Well, again, yes and no.
The linear in "generalized linear model" says the parameters enter the model linearly. Specifically, what's meant is that on the scale of the linear predictor $\eta=g(\mu)$, the model is of the form $\eta=X\beta$.
Correct
(I am changing the order of your question here)
It's conventional to call a GLM "linear", for precisely this reason. Indeed, it's pretty clear that this is the convention, because it's right there in the name.
We must be very careful here, because "nonlinear" generally refers to a model that is nonlinear in parameters. Contrast nonlinear regression with generalized linear models.
So if you want to use the term "nonlinear" to describe a GLM, it's important to carefully specify what you mean - generally, that the mean is non linearly related to the predictors.

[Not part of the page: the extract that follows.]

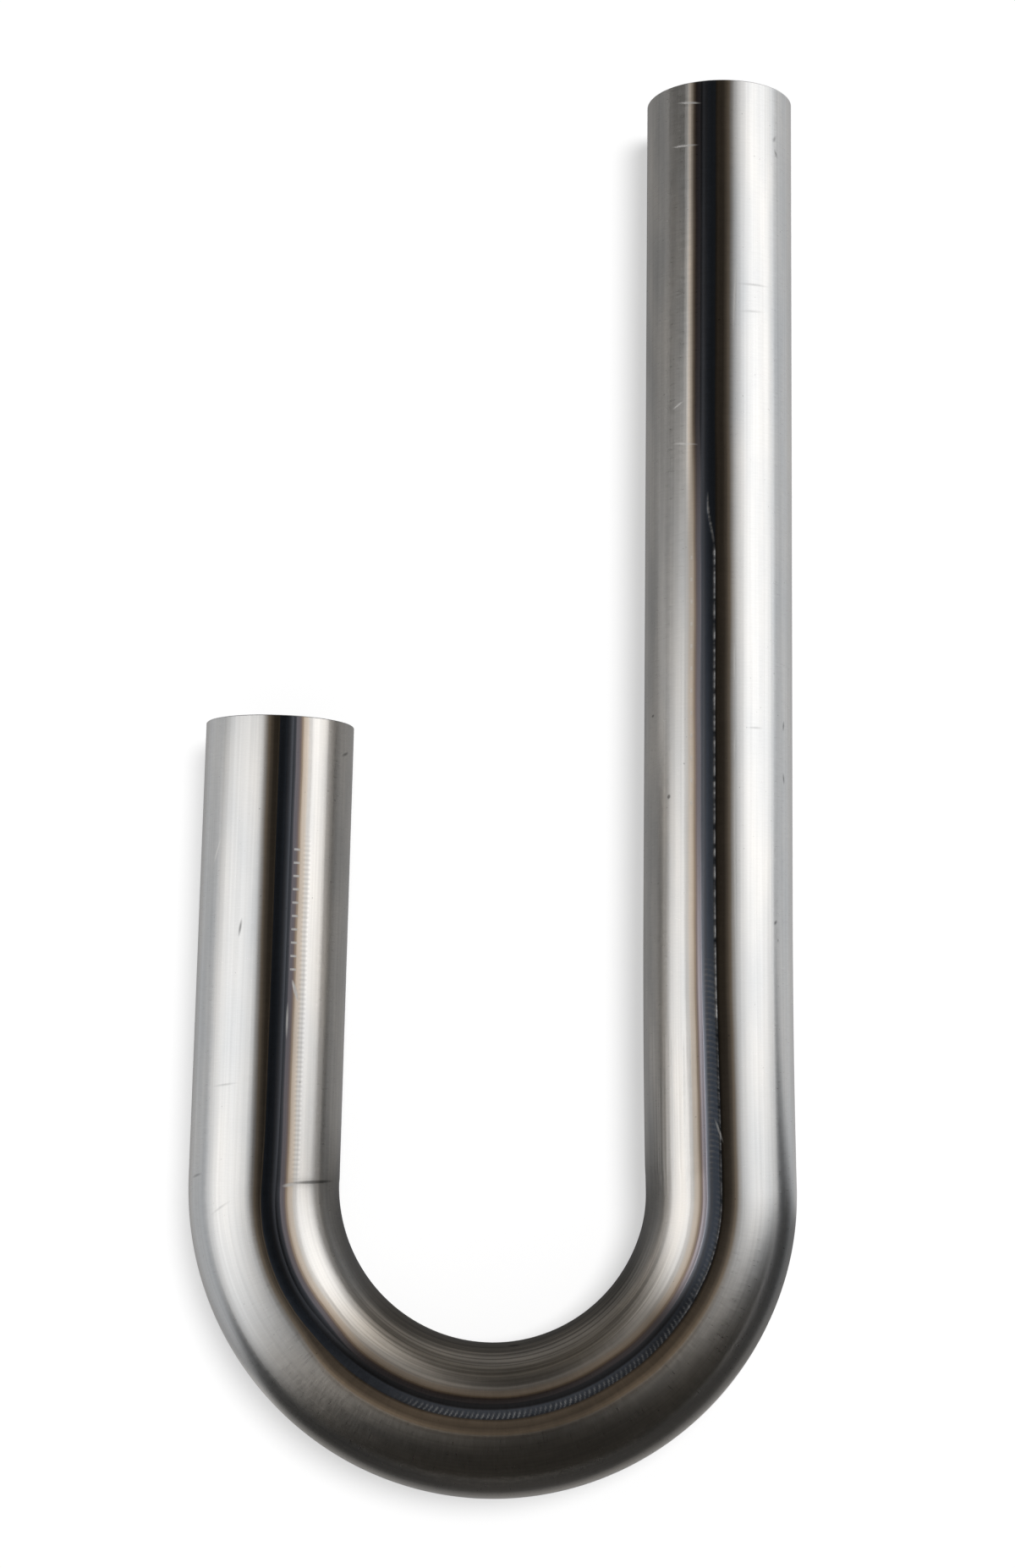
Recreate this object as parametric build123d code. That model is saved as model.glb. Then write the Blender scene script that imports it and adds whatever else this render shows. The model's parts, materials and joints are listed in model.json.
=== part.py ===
from build123d import *
import os
from math import radians, sqrt

# Exhaust J-bend: one piece of welded steel tube with a long leg, a half-turn bend and a short leg.
# It lies flat on a surface. Z is up, the long leg runs along +Y on the +X side, and the origin is
# the middle of the footprint, on that surface. Sizes are in millimetres and degrees.

# The tube, a 2 inch exhaust size in 16 gauge sheet
tube_diameter = 50.8
wall = 1.65

# The seam weld: a low cap outside and a root bead inside, off the top towards the inside of the bend
seam_angle = 11.2
cap_width = 5
cap_height = 0.12
root_width = 4.4
root_height = 0.2

# The centreline, from the end of the long leg to the end of the short one. The bender draws the last
# stretch of the long leg outwards a little, and closes the first degrees of the bend more tightly.
long_leg_straight = 285
drawn_length = 95
drawn_angle = 1.4
entry_radius = 69.4
entry_angle = 19.6
bend_radius = 77.2
bend_angle = 162.5
short_leg = 155

# Both ends are sawn square and their edges broken by a file
outer_edge_break = 0.25
inner_edge_break = 0.35


def centreline():
    """The route of the tube's middle: two legs in one plane, joined by tangent arcs."""
    long_leg = Line((0, 0), (0, -long_leg_straight))
    drawn_radius = drawn_length / radians(drawn_angle)
    drawn = JernArc(long_leg @ 1, long_leg % 1, drawn_radius, drawn_angle)
    entry = JernArc(drawn @ 1, drawn % 1, entry_radius, -entry_angle)
    bend = JernArc(entry @ 1, entry % 1, bend_radius, -bend_angle)
    short = Line(bend @ 1, bend @ 1 + (bend % 1) * short_leg)
    return Wire([long_leg, drawn, entry, bend, short])


def bead_circle(surface_radius, width, crest_radius):
    """The circle that gives a bead of this width its crown, where it stands on a round surface."""
    foot = sqrt(surface_radius**2 - (width / 2) ** 2)
    crown = abs(crest_radius - foot)
    radius = ((width / 2) ** 2 + crown**2) / (2 * crown)
    outwards = 1 if crest_radius > foot else -1
    return Pos(0, crest_radius - outwards * radius) * Circle(radius)


def section():
    """The ring of the wall, with the weld's cap outside and its root inside."""
    outer_radius = tube_diameter / 2
    bore_radius = outer_radius - wall
    cap = bead_circle(outer_radius, cap_width, outer_radius + cap_height)
    root = bead_circle(bore_radius, root_width, bore_radius - root_height)
    bore = Circle(bore_radius) - root
    return Rotation(0, 0, seam_angle) * (Circle(outer_radius) + cap - bore)


def end_frame(position, inwards):
    """A plane on an end of the tube: its normal runs into the tube and its y axis points up."""
    up = Vector(0, 0, 1)
    return Plane(origin=position, x_dir=up.cross(inwards), z_dir=inwards)


def edge_breaks():
    """What the file takes off the rim of an end that lies on the XY plane, with the tube above it."""
    outer_radius = tube_diameter / 2
    bore_radius = outer_radius - wall
    standing = Align.CENTER, Align.CENTER, Align.MIN
    outer_depth = outer_edge_break + cap_height
    narrow = outer_radius - outer_edge_break
    collar = Cylinder(outer_radius + outer_depth, outer_depth, align=standing)
    collar -= Cone(narrow, narrow + outer_depth, outer_depth, align=standing)
    inner_depth = inner_edge_break + root_height
    wide = bore_radius + inner_edge_break
    countersink = Cone(wide, wide - inner_depth, inner_depth, align=standing)
    return collar + countersink


def j_bend():
    """The bent tube, with its centreline on the XY plane and the long leg's end at the origin."""
    route = centreline()
    ends = end_frame(route @ 0, route % 0), end_frame(route @ 1, -(route % 1))
    tube = sweep(ends[0] * section(), path=route)
    for end in ends:
        tube -= end * edge_breaks()
    return tube


def lay_flat(tube):
    """Put the tube down with the middle of its footprint at the origin."""
    middle = tube.bounding_box().center()
    return Pos(-middle.X, -middle.Y, tube_diameter / 2) * tube


tube = lay_flat(j_bend())
os.makedirs("parts", exist_ok=True)
export_step(tube, "parts/j_bend_tube.step")
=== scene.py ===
import json
from math import atan2, cos, degrees, pi, radians, sin, tan

import bmesh
import bpy
from bpy.props import FloatProperty, FloatVectorProperty, IntProperty, PointerProperty
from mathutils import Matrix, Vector


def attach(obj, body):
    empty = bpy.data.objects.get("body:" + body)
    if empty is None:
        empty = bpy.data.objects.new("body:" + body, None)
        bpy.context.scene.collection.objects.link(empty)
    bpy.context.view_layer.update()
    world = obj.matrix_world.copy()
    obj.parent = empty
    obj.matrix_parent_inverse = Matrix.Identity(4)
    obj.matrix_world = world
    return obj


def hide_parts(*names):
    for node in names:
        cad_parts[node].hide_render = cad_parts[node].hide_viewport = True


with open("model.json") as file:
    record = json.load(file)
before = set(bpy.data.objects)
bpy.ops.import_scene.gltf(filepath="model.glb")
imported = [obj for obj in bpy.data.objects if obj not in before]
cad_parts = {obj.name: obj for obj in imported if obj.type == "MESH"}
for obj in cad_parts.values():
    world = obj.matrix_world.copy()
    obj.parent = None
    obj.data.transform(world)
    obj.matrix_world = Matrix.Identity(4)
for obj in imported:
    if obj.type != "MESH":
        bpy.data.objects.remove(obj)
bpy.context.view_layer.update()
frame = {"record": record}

bl_info = {
    "name": "Exhaust J-Bend",
    "version": (1, 0, 0),
    "blender": (4, 5, 0),
    "location": "View3D > Sidebar > J-Bend",
    "description": "A bent and seam-welded steel exhaust tube, with its heat tint and its bending marks",
    "category": "Add Mesh",
}

MM = 0.001

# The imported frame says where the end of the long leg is, and how high the middle of the tube lies
MOUNTS = {mount["name"]: mount for mount in frame["record"]["mounts"]}
LONG_END = Vector(MOUNTS["long_end_outside"]["pos_m"])
TUBE_RADIUS = MOUNTS["long_end_outside"]["dims"]["r_mm"] * MM
BORE_RADIUS = MOUNTS["long_end_bore"]["dims"]["r_mm"] * MM

UV_NAME = "UVMap"
UNBENT = "unbent"
# The weld's bare rubbed steel and its painted glint
RUBBED_AND_GLINT = "rubbed"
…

Indeed, if you do use "nonlinear" to refer to GLMs, you will get into difficulty not just with convention (and so be likely to be misunderstood), but also when trying to talk about generalized nonlinear models. It's a bit hard to explain the distinction if you already characterized GLMs as "nonlinear models"!
* Consider a Poisson nonlinear regression model, one where there is no $g(\mu)$ for which the parameters enter linearly, so we still have:
$$ Y\sim \text{Poisson}(\mu_x)$$
but for example, where $x$ is age, $Y$ at a given $x$ is observed deaths, and $\mu_x$ is a model for population annual mortality at age $x$:
$$\mu_x = \alpha + \exp(\beta x)\,.$$
(Normally we'd have an offset here for the population at age $x$ which would shift the $\alpha$ term, but we can posit a situation where we observe a constant exposure. Note that both Poisson and binomial models are used for modelling mortality.)
Here the first term represents a constant death rate due to (say) accidents (or other effects not much related to age) while the second term has an increasing death rate due to age. Such a model may perhaps sometimes be feasible over short ranges of later-adult-but-not-senescent-ages; it's essentially Makeham's law (there presented as a hazard function, but for which an annualized rate would be a reasonable approximation).
That's a generalized nonlinear model.